After Ries later co-founded IMVU Inc., IMVU investor Steve Blank insisted that IMVU executives audit Blank's class on entrepreneurship at UC Berkeley. Ries applied Blank's customer development methodology and integrated it with ideas from lean software development and elsewhere to form the lean startup methodology.

==Reception==
Ben Horowitz, the co-founder of venture capital firm Andreessen Horowitz, wrote an article in 2010 criticizing the lean startup method for over-emphasizing "running lean" (constantly cutting and reducing non-essential parts of the company to save time and money). He specifically disagreed with portraying "running lean" as an end rather than a means to winning the market without running out of cash. Horowitz gave as an example his startup Loudcloud, which by "running fat" was able to outperform 20 direct competitors and after 8 years reach a value of $1.6 billion. However, at least since 2008, numerous advocates of lean methods have pointed out that "running lean" does not mean cost cutting.

Trey Griffith, the VP of technology at Teleborder, stated in 2012 that the majority of backing for the lean startup methodology was anecdotal and had not been rigorously validated when first presented. However, he went on to note that better support of the method comes out of a 2011 analysis of the factors of success in growth companies as described in the 2011 book Great by Choice.

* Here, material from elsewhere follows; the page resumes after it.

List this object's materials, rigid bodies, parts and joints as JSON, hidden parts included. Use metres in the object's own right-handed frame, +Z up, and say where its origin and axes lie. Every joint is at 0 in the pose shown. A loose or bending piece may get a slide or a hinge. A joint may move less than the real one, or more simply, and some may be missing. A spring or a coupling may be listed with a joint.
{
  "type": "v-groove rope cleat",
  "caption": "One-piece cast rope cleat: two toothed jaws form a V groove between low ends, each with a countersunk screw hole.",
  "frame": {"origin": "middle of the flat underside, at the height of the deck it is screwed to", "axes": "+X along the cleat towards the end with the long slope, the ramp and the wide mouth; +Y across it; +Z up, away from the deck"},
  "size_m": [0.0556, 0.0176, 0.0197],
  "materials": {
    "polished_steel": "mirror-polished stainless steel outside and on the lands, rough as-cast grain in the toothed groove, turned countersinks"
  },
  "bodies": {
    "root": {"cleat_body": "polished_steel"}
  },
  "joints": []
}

Lean startup has also been the source of attention in the academic literature. For example, Stanford professor Riitta Katila finds empirical support for lean startup. However, a group of prominent strategy and innovation scholars—Teppo Felin, Alfonso Gambardella, Scott Stern and Todd Zenger—argue that the application of lean manufacturing principles to startups is highly problematic and only creates incremental outcomes for startups that use the method. Other scholars, including Wharton's Dan Levinthal, argue that many of the insights of lean startup have already been anticipated by the technology evolution, organizational learning and other literatures. A 2019 article in The Conversation said it quickly became a foundational work in entrepreneurship classes. The article also summarized three scenarios where the model should not be used: in some industries have such high costs or risks with prototyping, when testing costs outweigh benefits, and when a lack of experience hinders the team's ability to interpret experiments. The value of lean startup continues to be debated and discussed in the academic literature.